Я взяла визитку и письмо с подноса.

— Майкл? — тотчас спросил Алекзендер.

— Нет, это не Майкл.

Я уставилась на визитку. Фамилия гостя ничего мне не говорила.

— Я никогда не слышала об этом джентльмене, Джон.

— Может быть, письмо, мисс...

— Не в моих правилах принимать незнакомцев, являющихся с рекомендательным письмом.

— Позволь мне увидеться с ним, — сказал Алекзендер, вставая. — Я узнаю, что ему нужно. Может быть, это кредитор.

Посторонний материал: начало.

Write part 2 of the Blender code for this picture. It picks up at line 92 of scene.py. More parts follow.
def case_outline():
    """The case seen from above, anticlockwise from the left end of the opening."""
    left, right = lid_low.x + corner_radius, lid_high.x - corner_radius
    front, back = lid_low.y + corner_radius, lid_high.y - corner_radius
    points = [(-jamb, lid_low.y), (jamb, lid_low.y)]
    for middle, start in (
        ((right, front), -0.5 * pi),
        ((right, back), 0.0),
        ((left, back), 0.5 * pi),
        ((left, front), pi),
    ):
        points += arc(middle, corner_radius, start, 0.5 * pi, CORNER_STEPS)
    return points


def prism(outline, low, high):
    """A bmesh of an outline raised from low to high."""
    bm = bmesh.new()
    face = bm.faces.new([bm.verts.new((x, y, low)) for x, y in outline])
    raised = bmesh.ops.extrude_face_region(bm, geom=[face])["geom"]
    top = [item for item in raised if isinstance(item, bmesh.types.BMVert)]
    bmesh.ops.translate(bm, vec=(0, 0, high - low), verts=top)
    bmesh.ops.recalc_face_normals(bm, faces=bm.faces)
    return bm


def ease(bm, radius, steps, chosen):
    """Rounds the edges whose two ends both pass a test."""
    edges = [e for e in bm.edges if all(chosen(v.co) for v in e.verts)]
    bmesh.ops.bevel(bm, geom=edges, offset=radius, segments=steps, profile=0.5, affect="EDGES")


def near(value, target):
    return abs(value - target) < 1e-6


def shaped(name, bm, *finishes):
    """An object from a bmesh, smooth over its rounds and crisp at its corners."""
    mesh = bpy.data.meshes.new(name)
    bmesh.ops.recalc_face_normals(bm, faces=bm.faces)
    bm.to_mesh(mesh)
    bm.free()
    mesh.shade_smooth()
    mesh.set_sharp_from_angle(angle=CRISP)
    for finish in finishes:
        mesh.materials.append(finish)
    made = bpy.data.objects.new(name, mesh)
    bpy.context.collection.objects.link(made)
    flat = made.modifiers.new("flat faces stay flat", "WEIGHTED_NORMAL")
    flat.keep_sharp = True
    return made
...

— Извините, сэр, — смутился лакей, — он показался мне джентльменом.

— Тем не менее...

— Погоди, — сказала я и вскрыла письмо. На нем значился адрес: «Нью-Сквер, отель «Линкольн», сэр Чарльз Стоуэлл». Подпись, стоявшая внизу, принадлежала сэру Чарльзу Стоуэллу.

«Дорогая мисс Флери, — писал сэр Чарльз, — извините, что я лишь с помощью этого письма представляю вам моего уважаемого клиента, мистера Акселя Брэндсона. Мистер Брэндсон, проживающий в Вене, неоднократно посещал нашу страну и лично известен мне. Он также познакомился с вашим отцом во время своего предыдущего приезда в Лондон. Узнав о постигшем Вас несчастье, мистер Брэндсон пожелал принести свои соболезнования. Помня о Вашем теперешнем положении, я счел целесообразным организовать Вашу встречу. Я предложил выступить в качестве посредника, но ввиду большой занятости мистера Брэндсона нам не удалось найти более подходящее время. Надеюсь, что это письмо послужит достаточной рекомендацией. Заверяю Вас в прекрасном общественном статусе мистера Брэндсона и его безупречной репутации джентльмена. Остаюсь Вашим...»

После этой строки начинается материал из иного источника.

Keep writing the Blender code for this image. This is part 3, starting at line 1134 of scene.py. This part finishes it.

Я подняла голову. Лакей все еще ждал.

— Передайте мистеру Брэндсону, Джон, что я встречусь с ним через несколько минут.

— Хорошо, мисс, — лакей удалился.

— Кто это? — тотчас спросил Алекзендер.

Я протянула письмо брату.

— Но что ему надо? — удивленно спросил он, прочитав послание. — Не понимаю.

Но я помнила выражение темных глаз сэра Чарльза, знавшего о моем теперешнем положении и социальном статусе, и решила, что все отлично понимаю. Я встала, стараясь сдержать злость. Сэр Чарльз, очевидно, действовал из лучших побуждений. Я сама сказала ему, что не намерена становиться гувернанткой, и он мог интерпретировать мои слова только одним образом. Что остается женщине в моем положении, если она не желает быть гувернанткой? Она может только выйти замуж. Однако судьба отказывала мне даже в этом — человек с положением не захочет взять меня в жены.

— Ты уверена, что готова встретиться с ним наедине? — с беспокойством в голосе спросил Алекзендер. — Лучше мне пойти с тобой. Этот человек — иностранец.

— Как и мама, — напомнила я брату, — и большинство ее друзей. Нет, я приму его одна.

— А это прилично?

— Вероятно, нет, но сейчас это не имеет для меня значения.

Я вышла в коридор. Я испытывала невольную злость, уязвленная гордость обжигала мне душу вопреки всем доводам рассудка. В момент ярости я пожелала, чтобы мистер Брэндсон и сэр Чарльз Стоуэлл провалились в ад. Я была полна решимости не повторять ошибку моей матери, в каких бы лондонских мансардах мне не пришлось жить.